— begin —

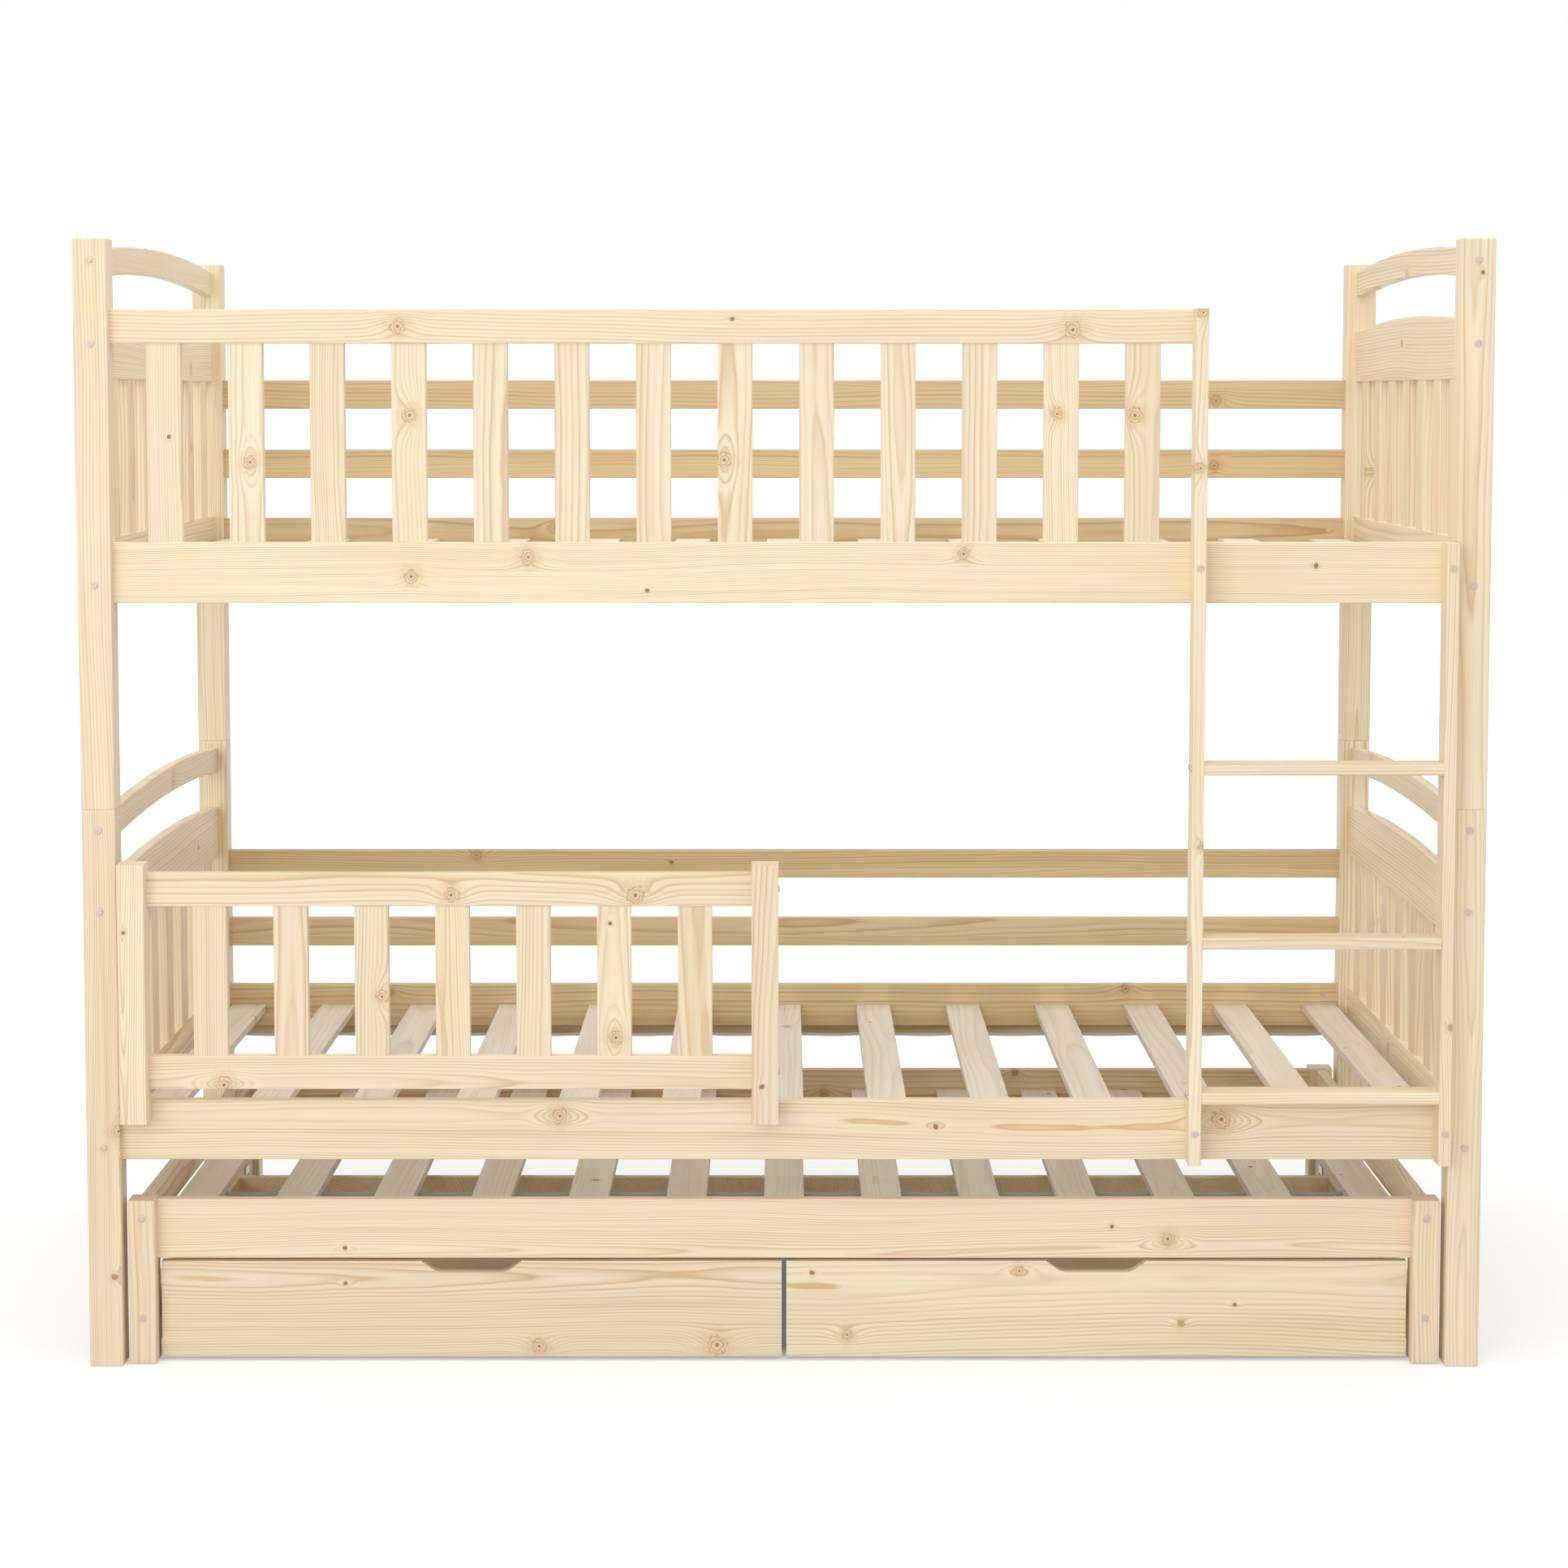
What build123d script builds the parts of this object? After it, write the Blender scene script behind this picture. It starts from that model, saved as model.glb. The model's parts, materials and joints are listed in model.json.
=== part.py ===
from build123d import *
import os

# A timber bunk bed with a ladder, a roll-out bed under it and two drawers, in millimetres.
# X runs along the beds, -Y is the front, +Z is up. The origin is on the floor, below the
# middle of the whole object, with the ladder that stands in front and the bolt heads counted.

# Overall sizes
bed_length = 2080.0
bed_depth = 980.0
unit_height = 840.0

# Posts, 50 mm wide at the front, with eased edges
post_wide = 50.0
post_deep = 45.0
post_ease = 2.0
post_end_ease = 1.0

# Bed rails between the posts
rail_thick = 20.0
rail_tall = 90.0
rail_recess = 15.0
rail_ease = 1.5
lower_rail_rise = 311.0
upper_rail_rise = 305.0

# Slat decks on ledgers
deck_drop = 36.0
bed_slat_wide = 60.0
bed_slat_thick = 14.0
bed_slat_count = 13
bed_slat_end_gap = 3.0
slat_end_play = 1.0
slat_ease = 1.5
ledger_thick = 22.0
ledger_tall = 20.0
ledger_end_gap = 5.0
tape_wide = 20.0
tape_thick = 1.0
tape_inset = 190.0
tape_end_gap = 25.0

# End panels
panel_thick = 18.0
panel_ease = 1.5
cross_rail_top = 399.0
cross_rail_tall = 90.0
head_board_bottom = 636.0
head_board_tall = 86.0
head_board_rise = 15.5
top_bar_bottom = 785.0
top_bar_tall = 42.0
top_bar_rise = 16.5
top_bar_low_ease = 1.0
end_slat_wide = 50.0
end_slat_thick = 16.0
end_slat_pitch = 121.0
end_slat_count = 7

# Guard rails at the back
back_guard_tall = 50.0
lower_back_guard_rise = 70.0
upper_back_guard_rise = 71.0
back_guard_pitch = 122.0

# Upper guard at the front
guard_top_rail_bottom = 1527.0
guard_top_rail_tall = 50.0
guard_slat_wide = 51.0
guard_slat_thick = 16.0
guard_slat_pitch = 120.0
upper_guard_first_gap = 52.5
upper_guard_slat_count = 13

# Lower guard at the front, a removable frame
guard_stile_wide = 40.0
guard_stile_deep = 40.0
guard_stile_bottom = 373.0
guard_stile_tall = 388.0
guard_post_gap = 5.5
guard_span = 976.5
guard_rail_thick = 18.0
guard_rail_tall = 50.0
guard_rail_top_drop = 15.0
guard_bottom_rail_rise = 48.5
lower_guard_first_gap = 67.0
lower_guard_slat_count = 7

# Ladder
stile_wide = 18.0
stile_deep = 46.0
stile_bottom = 312.0
ladder_span = 388.0
ladder_post_gap = 2.5
rung_thick = 18.0
rung_edge = 3.0
low_rung_top = 422.0
middle_rung_top = 653.5
high_rung_top = 912.0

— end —

__REQUIRED WORK__
Output all of the material exactly as written.

__COMPLETED TASK__
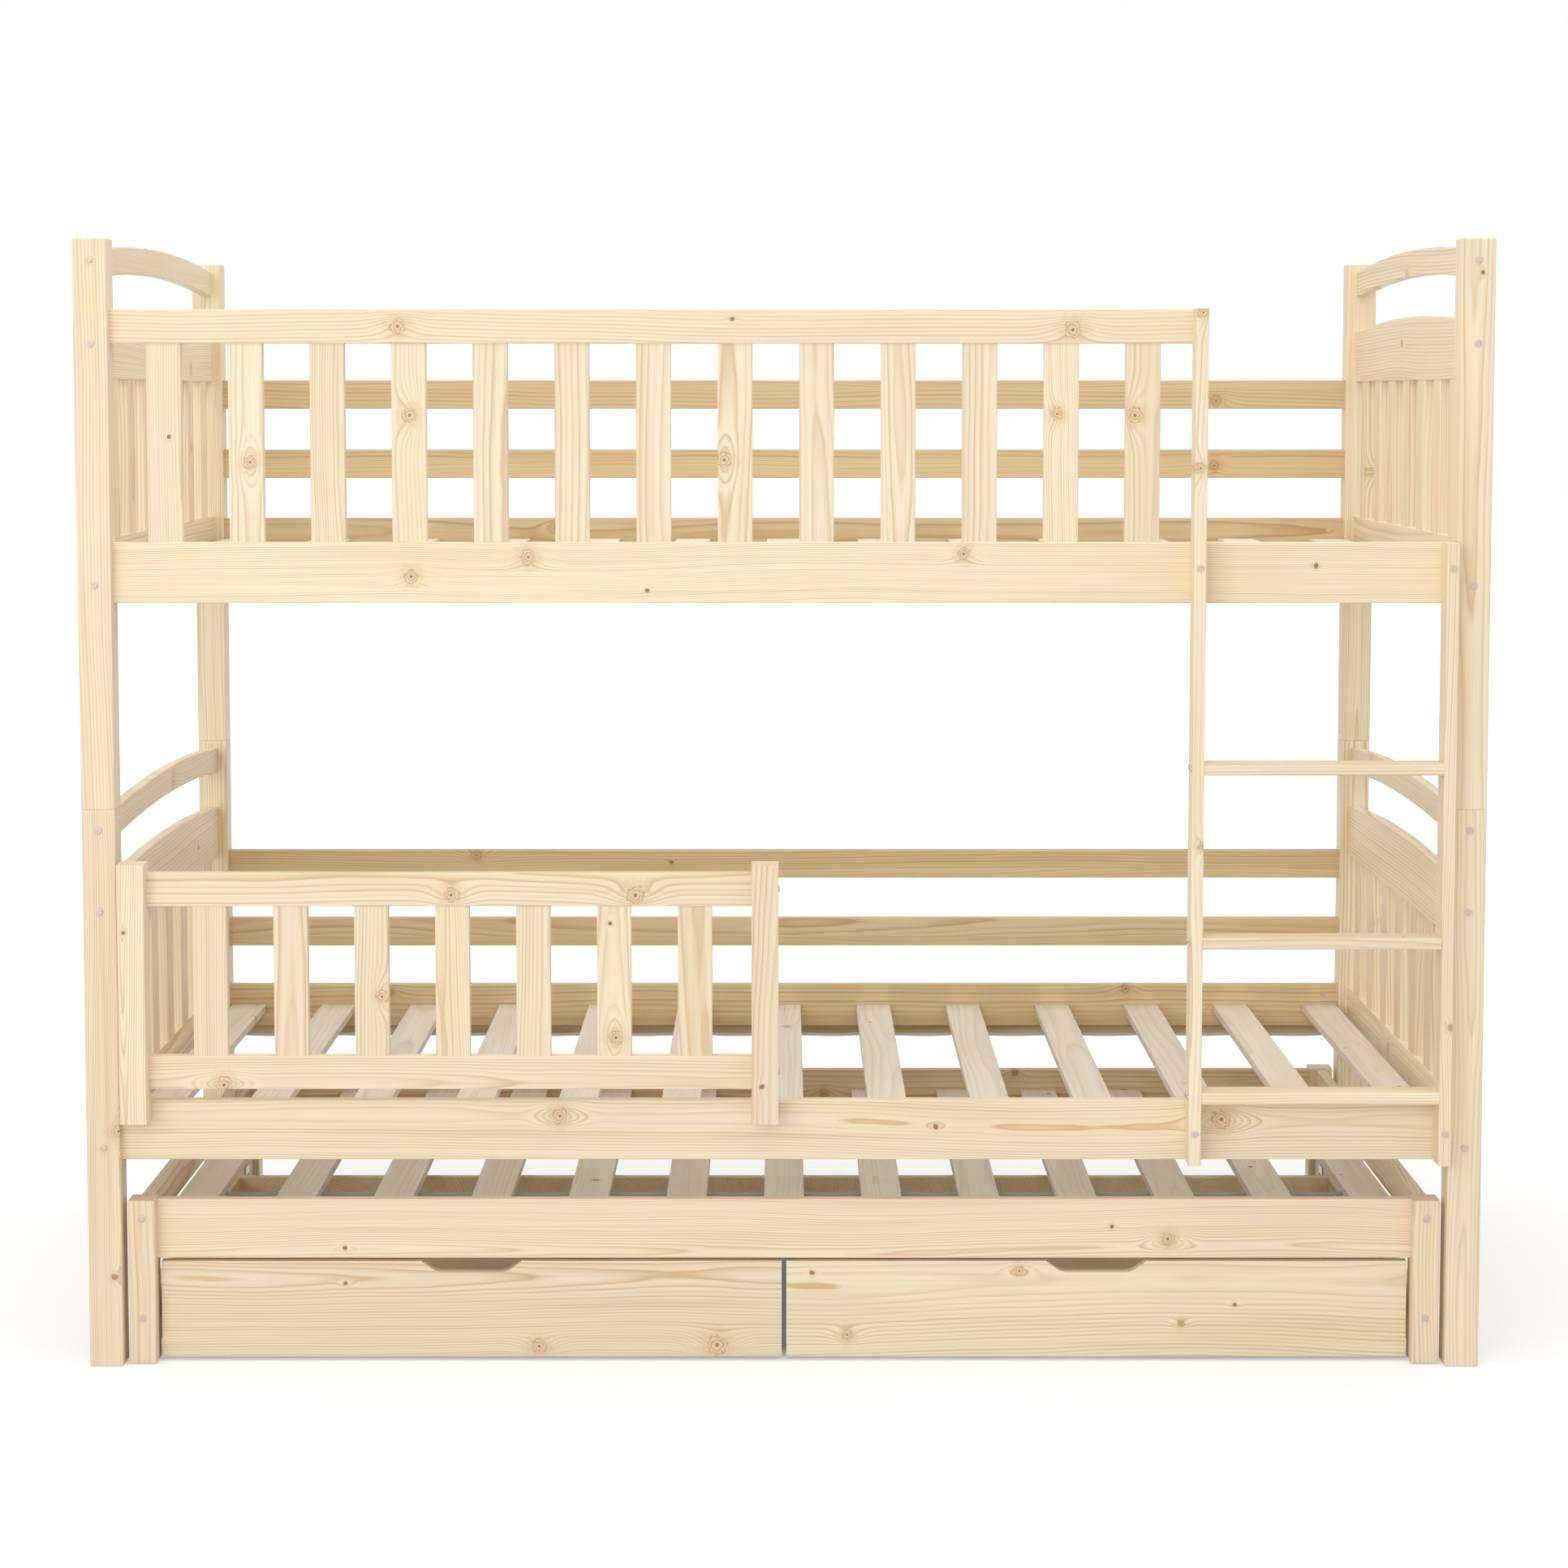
What build123d script builds the parts of this object? After it, write the Blender scene script behind this picture. It starts from that model, saved as model.glb. The model's parts, materials and joints are listed in model.json.
=== part.py ===
from build123d import *
import os

# A timber bunk bed with a ladder, a roll-out bed under it and two drawers, in millimetres.
# X runs along the beds, -Y is the front, +Z is up. The origin is on the floor, below the
# middle of the whole object, with the ladder that stands in front and the bolt heads counted.

# Overall sizes
bed_length = 2080.0
bed_depth = 980.0
unit_height = 840.0

# Posts, 50 mm wide at the front, with eased edges
post_wide = 50.0
post_deep = 45.0
post_ease = 2.0
post_end_ease = 1.0

# Bed rails between the posts
rail_thick = 20.0
rail_tall = 90.0
rail_recess = 15.0
rail_ease = 1.5
lower_rail_rise = 311.0
upper_rail_rise = 305.0

# Slat decks on ledgers
deck_drop = 36.0
bed_slat_wide = 60.0
bed_slat_thick = 14.0
bed_slat_count = 13
bed_slat_end_gap = 3.0
slat_end_play = 1.0
slat_ease = 1.5
ledger_thick = 22.0
ledger_tall = 20.0
ledger_end_gap = 5.0
tape_wide = 20.0
tape_thick = 1.0
tape_inset = 190.0
tape_end_gap = 25.0

# End panels
panel_thick = 18.0
panel_ease = 1.5
cross_rail_top = 399.0
cross_rail_tall = 90.0
head_board_bottom = 636.0
head_board_tall = 86.0
head_board_rise = 15.5
top_bar_bottom = 785.0
top_bar_tall = 42.0
top_bar_rise = 16.5
top_bar_low_ease = 1.0
end_slat_wide = 50.0
end_slat_thick = 16.0
end_slat_pitch = 121.0
end_slat_count = 7

# Guard rails at the back
back_guard_tall = 50.0
lower_back_guard_rise = 70.0
upper_back_guard_rise = 71.0
back_guard_pitch = 122.0

# Upper guard at the front
guard_top_rail_bottom = 1527.0
guard_top_rail_tall = 50.0
guard_slat_wide = 51.0
guard_slat_thick = 16.0
guard_slat_pitch = 120.0
upper_guard_first_gap = 52.5
upper_guard_slat_count = 13

# Lower guard at the front, a removable frame
guard_stile_wide = 40.0
guard_stile_deep = 40.0
guard_stile_bottom = 373.0
guard_stile_tall = 388.0
guard_post_gap = 5.5
guard_span = 976.5
guard_rail_thick = 18.0
guard_rail_tall = 50.0
guard_rail_top_drop = 15.0
guard_bottom_rail_rise = 48.5
lower_guard_first_gap = 67.0
lower_guard_slat_count = 7

# Ladder
stile_wide = 18.0
stile_deep = 46.0
stile_bottom = 312.0
ladder_span = 388.0
ladder_post_gap = 2.5
rung_thick = 18.0
rung_edge = 3.0
low_rung_top = 422.0
middle_rung_top = 653.5
high_rung_top = 912.0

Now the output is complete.